**SET TASK**: Spot every line with the word "None" and return it.

**SUPPLIED INFORMATION**:
_ _ _ _ _ _ _
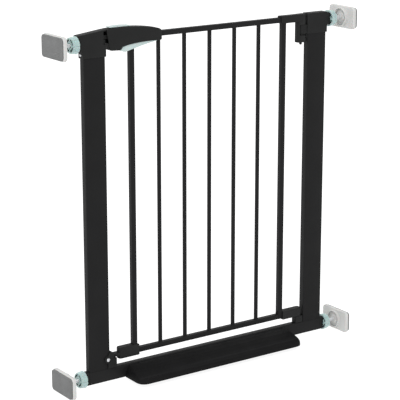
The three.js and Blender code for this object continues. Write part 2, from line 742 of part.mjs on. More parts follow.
// Front view of the handle: deep over the latch, tapering to its end on the leaf's top rail.
function handleOutline() {
  const shape = new THREE.Shape();
  shape.moveTo(-245.6, 709.6);
  shape.lineTo(-228, 708.7);
  shape.quadraticCurveTo(-223, 708.7, -220.5, 714.5);
  shape.bezierCurveTo(-212, 717.6, -190, 721.2, -156, 721.8);
  shape.lineTo(HANDLE_RIGHT - 3.3, 721.4);
  shape.quadraticCurveTo(HANDLE_RIGHT, 721.4, HANDLE_RIGHT, 725);
  shape.lineTo(HANDLE_RIGHT, 738);
  shape.quadraticCurveTo(HANDLE_RIGHT, 745.5, HANDLE_RIGHT - 9.8, 747.2);
  shape.bezierCurveTo(-155, 752, -190, 756, -232, 755.6);
  shape.lineTo(-255, 754.4);
  shape.quadraticCurveTo(-258.4, 754.2, -258, 749.4);
  shape.lineTo(-253.6, 727);
  shape.lineTo(-251, 714);
  shape.quadraticCurveTo(-250.2, 709.8, -245.6, 709.6);
  return shape;
}

// The same outline, drawn in by a distance all round.
function insetOutline(shape, distance) {
  const points = shape.getPoints(2 * CURVE_STEPS).slice(0, -1);
  const clockwise = THREE.ShapeUtils.isClockWise(points) ? -1 : 1;
  return new THREE.Shape(points.map((point, i) => {
    const before = points.at(i - 1);
    const after = points[(i + 1) % points.length];
    const along = new THREE.Vector2().subVectors(after, before).normalize();
    return new THREE.Vector2(
      point.x - clockwise * along.y * distance,
      point.y + clockwise * along.x * distance,
    );
  }));
}

function handleHousing() {
  const outer = handleOutline();
  const cavity = insetOutline(outer, HANDLE_WALL);
  const within = insetOutline(outer, 1);
  const half = HANDLE_DEPTH / 2;
  const room = LEAF_HALF + FIT;
  const fitted = (piece) => common(piece, prism(within, 'xz', -half + 1, half - 1));
  const bosses = HANDLE_SCREWS.map(([x, z]) => fitted(rod('y', 6.6, -half, half, [x, z], 16)));
  const partition = fitted(block(-246.6, -244.4, -half, half, 700, 760));
  const springStop = fitted(block(-191.5, -189, -half, half, LEAF_TOP + 1, 760));
  return cut(
    join(
      cut(prism(outer, 'xz', -half, half, 2), prism(cavity, 'xz', -CAVITY_HALF_DEPTH, CAVITY_HALF_DEPTH)),
      ...bosses,
      partition,
      springStop,
    ),
    block(-229, LEVER_PIVOT[0] + 4, -CAVITY_HALF_DEPTH, CAVITY_HALF_DEPTH, 700, 725.6),
    rod('z', BAR_DIAMETER + RUNNING, 715, 729, [BAR_MIDDLE - ((BAR_COUNT - 1) / 2) * BAR_PITCH, 0]),
    block(-270, -240, -4.4, 4.4, BOLT_LOW - 0.4, BOLT_HIGH + 0.4),
    block(-262, -247, -CAVITY_HALF_DEPTH, CAVITY_HALF_DEPTH, 725, 751.4),
    block(-190, -110, -room, room, LEAF_TOP - LEAF_TUBE - FIT, LEAF_TOP + FIT),
    block(
      STEM_LEFT - 0.4,
      STEM_RIGHT + BUTTON_TRAVEL + 0.4,
      -STEM_HALF_DEPTH - 0.4,
      STEM_HALF_DEPTH + 0.4,
      752.4,
      760,
    ),
    rod('y', 3 + RUNNING, -half + 1.4, half - 1.4, LEVER_PIVOT, 14),
    ...HANDLE_SCREWS.map((centre) => rod('y', 3 + RUNNING, -8, half + 1, centre, 14)),
    ...HANDLE_SCREWS.map((centre) => rod('y', 6.2, half - 2, half + 1, centre)),
  );
}

function handleShell(housing, side) {
  const far = side * HANDLE_DEPTH;
  const near = side * FIT / 2;
  return common(housing, block(-300, -80, Math.min(far, near), Math.max(far, near), 690, 780));
}

function handleScrew([x, z]) {
  const face = HANDLE_DEPTH / 2 - 2 + FIT;
  const screw = turned(
    [[0, -7.6], [1.5, -7.6], [1.5, face], [2.8, face], [2.5, face + 1.3], [0, face + 1.6]],
    14,
  );
  return screw.translate(x, 0, z);
}

function leverPin() {
  const half = HANDLE_DEPTH / 2 - 1.4 - FIT;
  return rod('y', 2.6, -half, half, LEVER_PIVOT, 14);
}

// ---------------------------------------------------------------- leaf: latch mechanism

function latchBolt() {
  const side = polygon([
    [-264.4, BOLT_LOW + 1.2], [-263.2, BOLT_LOW], [-238, BOLT_LOW], [-232, 728], [-229, 728],
    [-229, BOLT_LOW], [-226, BOLT_LOW], [-226, BOLT_HIGH], [-232.5, BOLT_HIGH], [-232.5, 744.6],
    [-236, 744.6], [-236, BOLT_HIGH], [-263.2, BOLT_HIGH], [-264.4, BOLT_HIGH - 1.2],
  ]);
  return prism(side, 'xz', -4, 4);
}

function latchSpring() {
  return coilSpring(2.9, 7, -225.2, -201.6, (BOLT_LOW + BOLT_HIGH) / 2);
}

// The cap slides on the housing; the foot under it holds it down and pushes on its spring.
function slideButton() {
  const cap = new THREE.Shape();
  cap.moveTo(-249, BUTTON_Z);
  cap.lineTo(-200.5, BUTTON_Z);
  cap.lineTo(-198.7, 757.8);
  cap.quadraticCurveTo(-224, 760.4, -250.8, 757.8);
  cap.closePath();
  return join(
    prism(cap, 'xz', -7.5, 7.5, 0.7),
    block(STEM_LEFT, STEM_RIGHT, -STEM_HALF_DEPTH, STEM_HALF_DEPTH, 748, BUTTON_Z + 1),
    block(-240, -213.2, -6, 6, 748, 751.4),
    block(-230.6, -228.8, -3, 3, 745.4, 749),
  );
}

function buttonSpring() {
  return coilSpring(2, 7, -212.4, -192.3, 749.8);
}

// A curved grip bar under the handle, open in the middle where the stile passes through it.
function releaseLever() {
  const grip = new THREE.Shape();
  grip.moveTo(-225, 712);
  grip.quadraticCurveTo(-220, 704.4, -212.6, 704.2);
  grip.bezierCurveTo(-195, 708.6, -165, 716.4, -136, 720.6);
  grip.lineTo(-135.2, 724);
  grip.lineTo(-136.6, 728);
  grip.lineTo(-140.6, 728);
  grip.lineTo(-144, 724.2);
  grip.lineTo(-180, 722.6);
  grip.lineTo(-222, 718.4);
  grip.closePath();
  const cam = polygon([
    [-243, 713], [-220, 713], [-220, 719], [-226, 720.3], [-232.7, 727], [-243, 727],
  ]);
  return cut(
    join(
      prism(grip, 'xz', -LEVER_HALF_DEPTH, LEVER_HALF_DEPTH, 1.2),
      prism(cam, 'xz', -3, 3),
    ),
    block(-205, -186.4, -6.6, 6.6, 690, 740),
    rod('y', 3 + RUNNING, -20, 20, LEVER_PIVOT, 14),
  );
}

// ---------------------------------------------------------------- wall sets

// Local frame of a wall set: +X runs outwards from the frame's side, on the spindle's axis.
const SPINDLE_INNER_END = -18.5;
const FOOT_RADIUS = 11;

function spindle(reach) {
  const radius = SPINDLE_DIAMETER / 2;
  const seat = reach + RECESS_DEPTH - FIT;
  const screw = turned([
    [0, SPINDLE_INNER_END], [radius - 0.8, SPINDLE_INNER_END], [radius, SPINDLE_INNER_END + 0.8],
    [radius, seat - 4.5], [5.5, seat - 3], [FOOT_RADIUS, seat - 2], [FOOT_RADIUS, seat], [0, seat],
  ], 24);
  return screw.rotateZ(-Math.PI / 2);
}

const WHEEL_GRIPS = 8;
const WHEEL_SLOTS = 4;

// Scalloped rim, with curved slots between the hub and the rim.
function adjustingWheel(bossLength) {
  const rim = WHEEL_DIAMETER / 2;
  const outline = new THREE.Shape();
  const steps = WHEEL_GRIPS * 6;
  const ripple = (angle) => rim - 1.1 * Math.max(0, Math.cos(WHEEL_GRIPS * angle)) ** 4;
  for (let i = 0; i < steps; i += 1) {
    const angle = (i / steps) * 2 * Math.PI;
    const point = [ripple(angle) * Math.cos(angle), ripple(angle) * Math.sin(angle)];
    if (i === 0) outline.moveTo(...point);
    else outline.lineTo(...point);
  }
  outline.closePath();
  for (let i = 0; i < WHEEL_SLOTS; i += 1) {
    const middle = (i + 0.5) * (2 * Math.PI / WHEEL_SLOTS);
    outline.holes.push(new THREE.Path([
      ...arcPoints(0, 0, 14.4, middle - 0.5, middle + 0.5, 4),
      ...arcPoints(0, 0, 11.2, middle + 0.5, middle - 0.5, 4),
    ]));
  }
  const near = bossLength + FIT;
  const far = near + WHEEL_WIDTH;
  const bore = rod('x', SPINDLE_DIAMETER + RUNNING, near - 1, far + 1, [0, 0]);
  return cut(prism(outline, 'yz', near, far), bore);
}

function wallCup(reach) {
  const collarEnd = reach - COLLAR_LENGTH;
  const plate = prism(roundedRect(CUP_WIDTH, CUP_HEIGHT, 8), 'yz', reach, reach + CUP_DEPTH, 1.5);
  const collar = rod('x', COLLAR_DIAMETER, collarEnd, reach + 2, [0, 0], 32);
  const recess = rod('x', RECESS_DIAMETER, collarEnd - 1, reach + RECESS_DEPTH, [0, 0], 32);
  return cut(join(plate, collar), recess);
}

function wallPad(reach) {
  const start = reach + CUP_DEPTH + FIT;
  const outline = roundedRect(CUP_WIDTH - 2 * PAD_INSET, CUP_HEIGHT - 2 * PAD_INSET, 7);
  return prism(outline, 'yz', start, start + PAD_DEPTH, 0.8);
}

// Each spindle is screwed out on its own: reach is from the frame's side to the cup's plate.
const WALL_SETS = [
  { label: 'upper_left', side: -1, height: SPINDLE_HIGH, boss: LATCH_BOSS_LENGTH, reach: 56 },
  { label: 'upper_right', side: 1, height: SPINDLE_HIGH, boss: BOSS_LENGTH, reach: 49.3 },
  { label: 'lower_left', side: -1, height: SPINDLE_LOW, boss: PLUG_LENGTH, reach: 52 },
  { label: 'lower_right', side: 1, height: SPINDLE_LOW, boss: PLUG_LENGTH, reach: 49.3 },
];

function wallSet({ label, side, height, boss, reach }) {
  const set = new THREE.Group();
  set.position.set(side * POST_OUTER, 0, height);
  set.rotation.z = side > 0 ? 0 : HALF_TURN;
  place(set, `spindle_${label}`, spindle(reach), zinc);
  place(set, `wheel_${label}`, adjustingWheel(boss), wheelPlastic);
  place(set, `wall_cup_${label}`, wallCup(reach), whitePlastic);
  place(set, `wall_pad_${label}`, wallPad(reach), greyRubber);
  return set;
}

// ---------------------------------------------------------------- assembly

function frameGroup() {
  const frame = new THREE.Group();
  place(frame, 'threshold_rail', thresholdRail(), blackSteel);
  place(frame, 'post_left', post(-1), blackSteel);
  place(frame, 'post_right', post(1), blackSteel);
  place(frame, 'post_cap_left', leftCap(), blackPlastic);
  place(frame, 'post_cap_right', rightCap(), blackPlastic);
  place(frame, 'cap_screw_left', capScrew(-1), zinc);
  place(frame, 'cap_screw_right', capScrew(1), zinc);
  place(frame, 'threshold_ramp', thresholdRamp(), rampPlastic);
  RAMP_SCREWS.forEach((x, i) => place(frame, `ramp_screw_${i + 1}`, rampScrew(x), zinc));
  place(frame, 'latch_catch', latchCatch(), blackPlastic);
  place(frame, 'catch_rivet', catchRivet(), zinc);
  place(frame, 'hinge_foot', hingeFoot(), blackPlastic);
  for (const [label, side] of [['left', -1], ['right', 1]]) {
    const end = new THREE.Group();
    end.position.set(side * POST_OUTER, 0, RAIL_HEIGHT / 2);
    end.rotation.z = side > 0 ? 0 : HALF_TURN;
    place(end, `rail_plug_${label}`, railPlug(), blackPlastic);
    frame.add(end);
  }
  return frame;
}

function leafGroup() {
  const leaf = new THREE.Group();
  place(leaf, 'stile_left', stile(LEAF_LEFT), blackSteel);
  place(leaf, 'stile_right', rightStile(), blackSteel);
  place(leaf, 'leaf_top_rail', leafRail(LEAF_TOP - LEAF_TUBE), blackSteel);
  place(leaf, 'leaf_bottom_rail', leafRail(LEAF_BOTTOM), blackSteel);
  for (let i = 0; i < BAR_COUNT; i += 1) {
    place(leaf, `bar_${i + 1}`, leafBar(i), blackSteel);
  }
  place(leaf, 'upper_hinge_arm', upperHingeArm(), blackPlastic);
  place(leaf, 'lower_hinge_arm', lowerHingeArm(), blackPlastic);
  place(leaf, 'lower_hinge_screw', hingeScrew(), blackSteel);
  place(leaf, 'latch_shoe', latchShoe(), blackPlastic);
  place(leaf, 'upper_hinge_pin', upperHingePin(), zinc);
  place(leaf, 'lower_hinge_pin', lowerHingePin(), zinc);
  return leaf;
}

function handleGroup() {
  const handle = new THREE.Group();
  const housing = handleHousing();
  place(handle, 'handle_front', handleShell(housing, -1), blackPlastic);
  place(handle, 'handle_rear', handleShell(housing, 1), blackPlastic);
  HANDLE_SCREWS.forEach((centre, i) => place(handle, `handle_screw_${i + 1}`, handleScrew(centre), zinc));
  place(handle, 'slide_button', slideButton(), aquaPlastic);
  place(handle, 'button_spring', buttonSpring(), zinc);
  place(handle, 'release_lever', releaseLever(), aquaPlastic);
  place(handle, 'lever_pin', leverPin(), zinc);
  place(handle, 'latch_bolt', latchBolt(), zinc);
  place(handle, 'latch_spring', latchSpring(), zinc);
  return handle;
}

gate.add(frameGroup());
gate.add(leafGroup());
gate.add(handleGroup());
WALL_SETS.forEach((spot) => gate.add(wallSet(spot)));

export default gate;
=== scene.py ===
"""Studio scene of a pressure-fit safety gate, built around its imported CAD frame.

Lengths in this file are in millimetres in the CAD's own axes: +X across the doorway towards the
hinges, +Y through it away from the threshold ramp, +Z up, with Z = 0 at the rail's underside.
"""
import math

import bmesh
import bpy
from mathutils import Matrix, Vector


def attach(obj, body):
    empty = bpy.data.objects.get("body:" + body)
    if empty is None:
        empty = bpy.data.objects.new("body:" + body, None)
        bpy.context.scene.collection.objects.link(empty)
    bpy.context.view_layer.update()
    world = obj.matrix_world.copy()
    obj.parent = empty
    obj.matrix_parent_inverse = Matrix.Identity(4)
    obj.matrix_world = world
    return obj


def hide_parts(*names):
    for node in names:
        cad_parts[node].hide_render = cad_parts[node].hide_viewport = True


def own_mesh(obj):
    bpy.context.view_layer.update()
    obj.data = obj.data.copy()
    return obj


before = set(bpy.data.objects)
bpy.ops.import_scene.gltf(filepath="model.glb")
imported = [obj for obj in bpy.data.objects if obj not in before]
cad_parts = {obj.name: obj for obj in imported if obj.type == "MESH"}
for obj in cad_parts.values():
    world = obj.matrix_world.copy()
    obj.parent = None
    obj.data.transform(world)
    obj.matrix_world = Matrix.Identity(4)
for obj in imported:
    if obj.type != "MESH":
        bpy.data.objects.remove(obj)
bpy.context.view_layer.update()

MM = 0.001

# ---------------------------------------------------------------- dimensions shared with the CAD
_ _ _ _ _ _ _
**EXPECTED ANSWER**:
    if empty is None:
        empty = bpy.data.objects.new("body:" + body, None)
    obj.parent = None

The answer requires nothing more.